-- Begin RAW RECORDS --

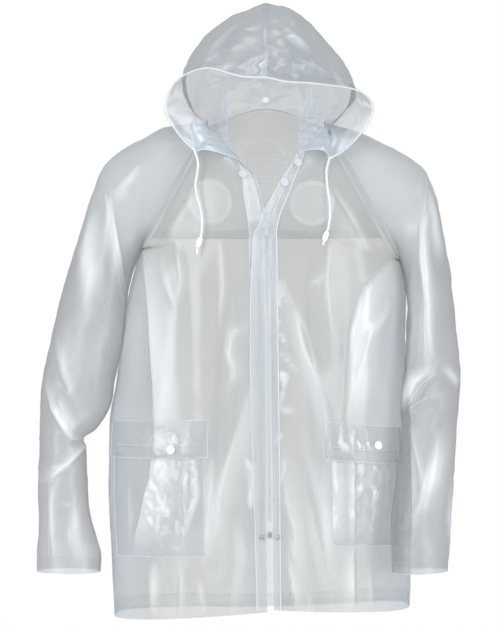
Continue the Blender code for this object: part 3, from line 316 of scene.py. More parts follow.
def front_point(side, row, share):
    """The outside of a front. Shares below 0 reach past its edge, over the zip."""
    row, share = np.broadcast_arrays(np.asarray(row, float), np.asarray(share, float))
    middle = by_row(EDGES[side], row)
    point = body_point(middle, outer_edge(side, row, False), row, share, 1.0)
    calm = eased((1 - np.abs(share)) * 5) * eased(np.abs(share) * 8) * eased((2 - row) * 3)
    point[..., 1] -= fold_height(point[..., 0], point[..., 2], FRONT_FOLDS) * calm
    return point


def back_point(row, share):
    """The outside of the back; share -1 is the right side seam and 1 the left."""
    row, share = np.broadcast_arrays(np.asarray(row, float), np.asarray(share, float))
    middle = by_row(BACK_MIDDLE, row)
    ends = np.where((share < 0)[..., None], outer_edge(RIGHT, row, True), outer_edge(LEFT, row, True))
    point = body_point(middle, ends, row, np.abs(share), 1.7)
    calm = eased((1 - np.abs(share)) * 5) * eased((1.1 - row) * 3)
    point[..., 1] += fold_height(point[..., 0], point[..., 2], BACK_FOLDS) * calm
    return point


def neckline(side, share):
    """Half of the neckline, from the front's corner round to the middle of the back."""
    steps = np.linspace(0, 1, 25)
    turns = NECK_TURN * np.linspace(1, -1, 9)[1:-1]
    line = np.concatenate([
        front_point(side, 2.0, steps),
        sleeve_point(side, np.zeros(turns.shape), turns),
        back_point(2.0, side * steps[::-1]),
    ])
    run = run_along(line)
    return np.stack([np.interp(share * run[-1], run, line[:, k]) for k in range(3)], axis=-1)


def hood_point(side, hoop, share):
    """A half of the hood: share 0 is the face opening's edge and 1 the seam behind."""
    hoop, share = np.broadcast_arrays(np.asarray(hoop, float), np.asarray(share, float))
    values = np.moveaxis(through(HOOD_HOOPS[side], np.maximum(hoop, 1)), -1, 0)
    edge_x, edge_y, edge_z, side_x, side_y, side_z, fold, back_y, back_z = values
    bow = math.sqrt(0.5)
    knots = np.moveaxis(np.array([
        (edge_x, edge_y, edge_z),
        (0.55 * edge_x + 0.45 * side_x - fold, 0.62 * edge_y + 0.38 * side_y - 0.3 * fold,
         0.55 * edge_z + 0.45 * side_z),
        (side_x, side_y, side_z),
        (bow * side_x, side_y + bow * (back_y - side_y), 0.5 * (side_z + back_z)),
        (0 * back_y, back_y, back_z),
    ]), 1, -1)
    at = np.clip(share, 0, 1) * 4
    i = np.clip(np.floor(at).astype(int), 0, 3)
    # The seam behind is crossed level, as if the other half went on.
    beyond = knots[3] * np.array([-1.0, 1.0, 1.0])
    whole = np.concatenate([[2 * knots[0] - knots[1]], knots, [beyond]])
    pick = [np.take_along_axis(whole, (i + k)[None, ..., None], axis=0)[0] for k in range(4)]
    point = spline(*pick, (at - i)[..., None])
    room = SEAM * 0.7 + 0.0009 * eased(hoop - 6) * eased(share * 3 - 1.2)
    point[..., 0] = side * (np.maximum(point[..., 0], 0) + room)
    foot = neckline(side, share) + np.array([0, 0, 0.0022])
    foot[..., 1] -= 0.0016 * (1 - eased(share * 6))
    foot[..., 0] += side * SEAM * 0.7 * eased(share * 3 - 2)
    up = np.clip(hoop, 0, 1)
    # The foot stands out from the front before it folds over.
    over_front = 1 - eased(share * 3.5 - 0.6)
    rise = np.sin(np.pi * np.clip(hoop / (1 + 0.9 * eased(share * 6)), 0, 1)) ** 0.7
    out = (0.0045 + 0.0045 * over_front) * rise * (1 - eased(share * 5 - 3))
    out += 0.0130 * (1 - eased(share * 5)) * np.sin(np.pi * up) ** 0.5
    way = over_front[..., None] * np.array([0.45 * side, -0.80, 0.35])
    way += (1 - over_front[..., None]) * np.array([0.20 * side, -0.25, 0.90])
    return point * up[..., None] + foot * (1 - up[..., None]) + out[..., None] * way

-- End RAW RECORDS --
-- Begin RAW RECORDS --

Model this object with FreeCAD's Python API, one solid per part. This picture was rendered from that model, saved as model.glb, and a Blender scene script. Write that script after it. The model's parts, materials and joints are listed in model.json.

-- End RAW RECORDS --

**WHAT YOU ARE ASKED TO DO**. Go through the records. Copy each line where "from" appears.

**THE RESULT**.
Continue the Blender code for this object: part 3, from line 316 of scene.py. More parts follow.
    """Half of the neckline, from the front's corner round to the middle of the back."""
    # The foot stands out from the front before it folds over.
Model this object with FreeCAD's Python API, one solid per part. This picture was rendered from that model, saved as model.glb, and a Blender scene script. Write that script after it. The model's parts, materials and joints are listed in model.json.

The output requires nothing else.